Starting with getting a greenlight.
“Things take a while to develop. And the way things are done, often, is that there’s no guaranteed green light until many, many, many things have been accomplished, like several scripts and blah, blah, blah, blah, blah,” Nyswaner said. “And Matt just kept holding on and juggling his schedule. And that was really significant because I couldn’t really imagine someone else playing Hawkins Fuller.”
“I mean, I was taking jobs hoping to just incentivize Showtime to move faster and greenlight our show,” Bomer chimed in.
“Yeah. There were frantic calls from me to certain people saying, ‘We’re gonna lose Matt, please, please make this happen as fast as possible,'” Nyswaner said.
“Anything to move the needle,” Bomer added.
Is it any wonder that both men were passionate about the chance to bring to the screen Mallon’s tortured lovers Hawkins Fuller and Tim Laughlin — ultimately played by Bomer and Jonathan Bailey — when their epic romance is the kind of invigorating, enthralling love story queer audiences rarely get? Except that wasn’t quite enough. Mallon’s novel came out in 2007, and 2023 audiences wouldn’t accept a story that dug deep into the Lavender Scare of the ’50s without also exploring the even less-told stories of queer people of color. And Nyswaner had some other ideas up his sleeve.
“The story is so moving, and I knew Ron, just from his work over the years, was the perfect person to interpret that material,” Bomer said, pointing to the eight years Nyswaner had spent with the story prior to their meeting. “And he also had his own vision for the source material. And I thought that his vision in terms of that, bringing Marcus and Frankie to the story and expanding it through these huge historic events in our country’s history and our community’s history, I thought would make it really cinematically interesting and carry over into eight hours’ worth of material.”
Nyswaner stuck with the project partly because Hawk and Tim “really haunted me. I sort of just wanted to be in bed with them. Or watching, I think. But to spend time with them, knowing that I was going to be spending probably a few years of my life with them, just really was something I wanted to do.” Likewise, he knew instinctively that Tim would die of AIDS, making that bleak decade in which the American government ignored its queer community a bookend to the Lavender Scare.

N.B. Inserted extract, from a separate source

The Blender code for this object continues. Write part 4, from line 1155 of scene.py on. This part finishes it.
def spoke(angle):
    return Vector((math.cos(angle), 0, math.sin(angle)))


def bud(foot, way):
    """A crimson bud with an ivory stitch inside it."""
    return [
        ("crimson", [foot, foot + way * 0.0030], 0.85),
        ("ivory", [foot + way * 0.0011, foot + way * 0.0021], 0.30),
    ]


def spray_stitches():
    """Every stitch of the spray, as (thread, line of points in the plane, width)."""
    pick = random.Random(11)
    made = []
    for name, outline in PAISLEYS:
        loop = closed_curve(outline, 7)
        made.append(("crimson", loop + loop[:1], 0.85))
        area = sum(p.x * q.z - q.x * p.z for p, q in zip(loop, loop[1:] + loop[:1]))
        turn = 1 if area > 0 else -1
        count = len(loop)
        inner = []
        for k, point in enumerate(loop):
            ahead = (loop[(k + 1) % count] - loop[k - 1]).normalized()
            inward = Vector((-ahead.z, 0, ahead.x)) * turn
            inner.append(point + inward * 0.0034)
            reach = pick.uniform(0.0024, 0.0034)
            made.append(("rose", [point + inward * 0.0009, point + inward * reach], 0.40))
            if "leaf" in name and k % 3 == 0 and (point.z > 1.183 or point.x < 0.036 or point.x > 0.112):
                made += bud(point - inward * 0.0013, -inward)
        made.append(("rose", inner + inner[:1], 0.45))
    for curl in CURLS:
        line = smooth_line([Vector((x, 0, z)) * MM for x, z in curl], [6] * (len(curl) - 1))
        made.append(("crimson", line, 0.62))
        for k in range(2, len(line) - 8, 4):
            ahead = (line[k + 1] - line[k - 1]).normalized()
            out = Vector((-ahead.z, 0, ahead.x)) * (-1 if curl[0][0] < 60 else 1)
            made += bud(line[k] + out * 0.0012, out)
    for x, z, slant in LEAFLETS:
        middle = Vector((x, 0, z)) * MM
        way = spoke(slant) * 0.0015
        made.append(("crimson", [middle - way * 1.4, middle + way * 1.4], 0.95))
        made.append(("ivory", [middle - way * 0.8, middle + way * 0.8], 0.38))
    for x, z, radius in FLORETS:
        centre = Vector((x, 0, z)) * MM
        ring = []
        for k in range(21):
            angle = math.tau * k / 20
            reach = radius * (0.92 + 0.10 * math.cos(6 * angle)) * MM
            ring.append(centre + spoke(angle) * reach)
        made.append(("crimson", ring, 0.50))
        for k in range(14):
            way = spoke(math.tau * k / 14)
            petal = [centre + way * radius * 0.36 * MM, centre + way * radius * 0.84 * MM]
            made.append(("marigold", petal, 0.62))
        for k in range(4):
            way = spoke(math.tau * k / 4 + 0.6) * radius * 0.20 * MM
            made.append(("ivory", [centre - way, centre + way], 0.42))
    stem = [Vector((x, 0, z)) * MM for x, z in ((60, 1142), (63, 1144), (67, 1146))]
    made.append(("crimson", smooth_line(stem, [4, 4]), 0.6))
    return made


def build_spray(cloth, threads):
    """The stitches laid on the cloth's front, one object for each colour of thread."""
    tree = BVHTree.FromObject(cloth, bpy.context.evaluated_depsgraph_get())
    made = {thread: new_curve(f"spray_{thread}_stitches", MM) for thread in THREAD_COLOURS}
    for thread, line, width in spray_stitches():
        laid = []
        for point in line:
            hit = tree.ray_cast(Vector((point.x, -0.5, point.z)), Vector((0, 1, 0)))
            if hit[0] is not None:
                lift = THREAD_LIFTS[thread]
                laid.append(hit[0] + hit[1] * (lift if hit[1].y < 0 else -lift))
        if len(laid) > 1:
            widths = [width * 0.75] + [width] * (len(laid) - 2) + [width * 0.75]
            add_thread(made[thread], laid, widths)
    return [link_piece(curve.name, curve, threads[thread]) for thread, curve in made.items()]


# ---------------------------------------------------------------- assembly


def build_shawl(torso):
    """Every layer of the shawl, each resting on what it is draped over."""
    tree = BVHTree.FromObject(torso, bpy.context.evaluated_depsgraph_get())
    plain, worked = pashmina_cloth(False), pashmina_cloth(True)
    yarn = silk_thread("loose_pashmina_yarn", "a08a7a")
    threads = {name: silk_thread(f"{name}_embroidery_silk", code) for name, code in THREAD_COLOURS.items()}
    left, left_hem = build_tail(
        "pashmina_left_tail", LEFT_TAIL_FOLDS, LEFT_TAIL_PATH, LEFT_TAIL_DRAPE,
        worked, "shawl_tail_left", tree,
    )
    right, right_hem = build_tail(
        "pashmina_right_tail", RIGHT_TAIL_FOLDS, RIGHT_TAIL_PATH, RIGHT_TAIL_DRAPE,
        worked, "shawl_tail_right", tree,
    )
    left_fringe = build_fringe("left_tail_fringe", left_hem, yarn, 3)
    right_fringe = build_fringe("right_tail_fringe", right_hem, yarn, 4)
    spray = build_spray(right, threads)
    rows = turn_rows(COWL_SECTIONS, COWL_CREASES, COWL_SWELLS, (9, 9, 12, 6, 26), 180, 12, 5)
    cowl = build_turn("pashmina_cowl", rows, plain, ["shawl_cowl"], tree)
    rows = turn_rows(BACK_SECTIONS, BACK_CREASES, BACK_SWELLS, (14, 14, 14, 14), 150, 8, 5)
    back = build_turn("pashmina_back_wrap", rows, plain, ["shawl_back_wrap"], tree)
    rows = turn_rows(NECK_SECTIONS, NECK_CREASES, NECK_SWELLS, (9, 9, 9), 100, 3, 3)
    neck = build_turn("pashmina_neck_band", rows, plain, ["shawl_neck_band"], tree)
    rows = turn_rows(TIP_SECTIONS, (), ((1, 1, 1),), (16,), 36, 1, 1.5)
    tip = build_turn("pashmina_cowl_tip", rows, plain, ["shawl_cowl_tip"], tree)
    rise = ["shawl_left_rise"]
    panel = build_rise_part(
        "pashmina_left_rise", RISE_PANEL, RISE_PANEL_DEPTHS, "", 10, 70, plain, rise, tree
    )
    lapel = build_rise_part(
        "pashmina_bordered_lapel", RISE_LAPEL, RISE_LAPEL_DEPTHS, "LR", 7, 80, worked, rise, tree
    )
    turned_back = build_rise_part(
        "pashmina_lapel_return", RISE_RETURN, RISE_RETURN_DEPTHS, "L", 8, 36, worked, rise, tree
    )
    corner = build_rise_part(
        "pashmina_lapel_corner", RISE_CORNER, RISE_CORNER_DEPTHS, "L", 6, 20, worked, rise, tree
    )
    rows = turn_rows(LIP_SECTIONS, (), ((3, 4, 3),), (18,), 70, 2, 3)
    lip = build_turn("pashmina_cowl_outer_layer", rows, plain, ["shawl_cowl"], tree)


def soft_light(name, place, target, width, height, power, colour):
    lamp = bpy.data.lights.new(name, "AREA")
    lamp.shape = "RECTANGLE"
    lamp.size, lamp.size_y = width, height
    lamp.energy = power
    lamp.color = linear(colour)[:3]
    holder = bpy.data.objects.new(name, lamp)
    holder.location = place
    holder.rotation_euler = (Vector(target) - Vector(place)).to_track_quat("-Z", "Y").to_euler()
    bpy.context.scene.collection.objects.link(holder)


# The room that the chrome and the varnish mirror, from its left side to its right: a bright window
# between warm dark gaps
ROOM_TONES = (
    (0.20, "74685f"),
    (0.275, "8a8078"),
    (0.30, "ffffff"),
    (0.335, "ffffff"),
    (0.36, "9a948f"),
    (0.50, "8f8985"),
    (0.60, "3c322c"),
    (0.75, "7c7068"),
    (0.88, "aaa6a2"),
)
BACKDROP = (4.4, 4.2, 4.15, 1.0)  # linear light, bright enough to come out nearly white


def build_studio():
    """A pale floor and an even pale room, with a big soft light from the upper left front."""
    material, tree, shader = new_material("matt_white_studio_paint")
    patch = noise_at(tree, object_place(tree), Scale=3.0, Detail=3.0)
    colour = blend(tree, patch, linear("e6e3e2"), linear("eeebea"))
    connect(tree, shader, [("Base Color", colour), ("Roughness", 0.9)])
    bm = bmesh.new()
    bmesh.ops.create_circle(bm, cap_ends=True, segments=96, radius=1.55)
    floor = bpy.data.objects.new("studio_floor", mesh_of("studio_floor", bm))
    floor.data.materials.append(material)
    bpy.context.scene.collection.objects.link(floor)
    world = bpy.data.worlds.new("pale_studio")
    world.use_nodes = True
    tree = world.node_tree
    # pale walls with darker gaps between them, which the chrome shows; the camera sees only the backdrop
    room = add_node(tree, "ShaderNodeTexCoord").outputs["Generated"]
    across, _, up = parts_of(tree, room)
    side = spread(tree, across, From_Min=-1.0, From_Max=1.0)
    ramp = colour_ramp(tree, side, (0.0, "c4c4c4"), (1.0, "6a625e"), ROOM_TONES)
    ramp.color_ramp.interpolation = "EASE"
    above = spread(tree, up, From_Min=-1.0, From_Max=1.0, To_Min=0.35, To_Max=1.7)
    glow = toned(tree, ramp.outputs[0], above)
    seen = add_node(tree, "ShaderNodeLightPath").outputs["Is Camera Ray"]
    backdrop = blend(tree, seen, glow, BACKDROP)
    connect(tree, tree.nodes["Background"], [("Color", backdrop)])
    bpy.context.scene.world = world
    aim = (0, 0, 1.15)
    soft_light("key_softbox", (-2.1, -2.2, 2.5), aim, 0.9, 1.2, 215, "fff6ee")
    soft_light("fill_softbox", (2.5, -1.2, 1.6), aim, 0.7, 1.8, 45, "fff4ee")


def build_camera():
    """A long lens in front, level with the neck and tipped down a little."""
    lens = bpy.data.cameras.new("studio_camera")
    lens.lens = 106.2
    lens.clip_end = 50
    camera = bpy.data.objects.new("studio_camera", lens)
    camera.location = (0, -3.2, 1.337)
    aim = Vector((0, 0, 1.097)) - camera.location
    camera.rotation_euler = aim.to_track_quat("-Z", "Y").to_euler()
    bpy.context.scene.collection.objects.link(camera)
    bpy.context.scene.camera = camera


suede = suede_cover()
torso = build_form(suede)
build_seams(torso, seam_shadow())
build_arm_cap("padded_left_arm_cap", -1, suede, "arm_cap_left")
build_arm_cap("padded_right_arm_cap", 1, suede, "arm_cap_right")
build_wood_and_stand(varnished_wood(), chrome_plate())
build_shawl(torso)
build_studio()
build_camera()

“They had both been caused, one by our government’s active persecution of gay people and one by our government’s indifference to us,” Nyswaner said. “So that just seemed natural. And then you had to fill it in. Like, I can’t wait 30-plus years for them to see each other. I gotta figure out some other ways. So it was very practical, actually.” Filling in those decades brought with it stories about racism within and without the queer community, gender identity, the Vietnam War, the White Night riots in the aftermath of Harvey Milk’s assassination, and more.

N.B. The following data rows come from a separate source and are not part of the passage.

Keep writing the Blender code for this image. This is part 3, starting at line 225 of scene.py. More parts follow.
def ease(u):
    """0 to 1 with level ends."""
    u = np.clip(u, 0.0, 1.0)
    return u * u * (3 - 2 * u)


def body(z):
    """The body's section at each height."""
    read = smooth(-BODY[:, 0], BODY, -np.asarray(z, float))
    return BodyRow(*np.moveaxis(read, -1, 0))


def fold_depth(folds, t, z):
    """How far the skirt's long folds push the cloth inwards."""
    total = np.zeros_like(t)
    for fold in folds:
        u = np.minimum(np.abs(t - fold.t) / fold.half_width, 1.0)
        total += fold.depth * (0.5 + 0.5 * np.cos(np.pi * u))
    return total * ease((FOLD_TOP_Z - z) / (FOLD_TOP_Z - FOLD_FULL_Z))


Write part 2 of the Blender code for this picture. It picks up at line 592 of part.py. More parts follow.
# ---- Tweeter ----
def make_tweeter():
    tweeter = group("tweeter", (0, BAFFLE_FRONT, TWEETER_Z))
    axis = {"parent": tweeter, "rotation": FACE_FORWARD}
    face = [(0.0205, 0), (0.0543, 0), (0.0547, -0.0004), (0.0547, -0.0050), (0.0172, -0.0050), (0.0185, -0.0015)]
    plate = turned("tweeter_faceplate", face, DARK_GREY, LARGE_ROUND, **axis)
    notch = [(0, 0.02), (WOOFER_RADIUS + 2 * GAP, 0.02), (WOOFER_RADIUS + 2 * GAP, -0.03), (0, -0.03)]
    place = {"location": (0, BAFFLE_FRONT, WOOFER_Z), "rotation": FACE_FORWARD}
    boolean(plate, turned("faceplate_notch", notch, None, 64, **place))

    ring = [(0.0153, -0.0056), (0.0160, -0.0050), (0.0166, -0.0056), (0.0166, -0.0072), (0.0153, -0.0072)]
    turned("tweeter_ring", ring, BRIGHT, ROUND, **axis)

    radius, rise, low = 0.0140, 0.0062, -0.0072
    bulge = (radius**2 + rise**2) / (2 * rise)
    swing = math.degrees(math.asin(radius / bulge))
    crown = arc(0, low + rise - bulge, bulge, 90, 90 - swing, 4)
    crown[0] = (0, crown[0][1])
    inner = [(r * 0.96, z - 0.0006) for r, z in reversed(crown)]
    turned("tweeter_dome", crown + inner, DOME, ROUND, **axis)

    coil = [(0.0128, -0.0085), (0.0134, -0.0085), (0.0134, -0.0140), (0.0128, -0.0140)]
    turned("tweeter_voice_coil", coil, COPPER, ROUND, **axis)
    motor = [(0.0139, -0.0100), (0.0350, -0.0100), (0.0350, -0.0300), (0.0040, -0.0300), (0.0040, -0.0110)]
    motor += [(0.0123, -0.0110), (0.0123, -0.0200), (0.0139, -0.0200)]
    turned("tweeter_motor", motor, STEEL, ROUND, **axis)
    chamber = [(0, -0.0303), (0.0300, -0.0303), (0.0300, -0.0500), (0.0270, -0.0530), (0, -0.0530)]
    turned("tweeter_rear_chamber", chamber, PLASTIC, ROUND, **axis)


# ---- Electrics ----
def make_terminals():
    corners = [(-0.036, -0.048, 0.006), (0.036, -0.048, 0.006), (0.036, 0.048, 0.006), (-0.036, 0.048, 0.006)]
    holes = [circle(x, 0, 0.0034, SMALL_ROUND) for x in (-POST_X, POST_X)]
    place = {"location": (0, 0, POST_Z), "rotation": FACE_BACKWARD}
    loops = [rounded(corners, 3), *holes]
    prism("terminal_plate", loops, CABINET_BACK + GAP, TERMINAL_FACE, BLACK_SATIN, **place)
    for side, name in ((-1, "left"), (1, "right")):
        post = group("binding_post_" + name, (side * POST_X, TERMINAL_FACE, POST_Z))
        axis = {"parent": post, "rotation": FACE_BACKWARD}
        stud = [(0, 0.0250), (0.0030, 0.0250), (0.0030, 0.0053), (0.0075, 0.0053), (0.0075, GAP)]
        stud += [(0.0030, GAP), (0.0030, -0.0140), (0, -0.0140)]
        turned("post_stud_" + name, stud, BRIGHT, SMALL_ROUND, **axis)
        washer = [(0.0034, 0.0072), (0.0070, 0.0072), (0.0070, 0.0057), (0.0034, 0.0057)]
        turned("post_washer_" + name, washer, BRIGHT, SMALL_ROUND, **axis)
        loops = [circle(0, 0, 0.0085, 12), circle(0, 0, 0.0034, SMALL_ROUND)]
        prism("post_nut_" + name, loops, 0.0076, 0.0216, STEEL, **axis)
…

Bomer points to the care and forethought that Nyswaner lavished on “Fellow Travelers” even before production, calling his deeply considered ideas about everything from production design to score “pretty much bulletproof.”
“As a producer, what I could bring to the table was more relationships. I made myself amenable to any chemistry reads that we had,” Bomer said. “But even those, we had such a fantastic casting director that it was just a matter of [the perfect people] coming in and reading. My thing as a producer is I don’t ever make an executive decision on another actor because I don’t want that karma on my shoulders!” And of course, Bomer relied on his 20 years in episodic TV to weigh in on anything that might benefit from his experience.
All true, according to Nyswaner, but also not quite the full picture. “On the set, Matt’s commitment to the show extended beyond showing up and giving a great performance,” he said before addressing Bomer. “On the set, how welcoming you are to day players or people with small parts. I know that it adds a burden to the person who has to, in the next few minutes, give a performance, but I watched you do that and just being a leader. And as nice a guy as Matt might be it does mean that little extra bit of energy you have to give because these people have to be inspired. And I always felt that Matt was Number 1 on the call sheet in every way.”
“If I was able to behave in that way, it’s only because I’ve been shown great examples from people I’ve worked with in the past,” Bomer replied. “And you understand when you’ve been a part of something for a while, and you have the responsibility of being a producer as well, you want to give love to all the ingredients that go into the pot. But on set, if it did take an effort when you’re exhausted and it’s hour 70 or whatever it is, I find that’s always worth it because even if it’s just making an effort to ingratiate yourself with someone who’s there for the day or the scene, it, it bleeds into the scene work. It adds an accessibility and a comfortability and a collaboration once the work is up and running.”
As for telling another story together in the future? Bomer is keen. “I’ve tried!” he said. “I’ve courted him so many times, he’s such a recalcitrant collaborator. He’s gonna wait till it’s the right one, and I respect that, and I get that. But, listen, I’m here with open arms, Ron.”
“Yeah, hey, Matt, same here,” Nyswaner replied. “Send a book, whatever!”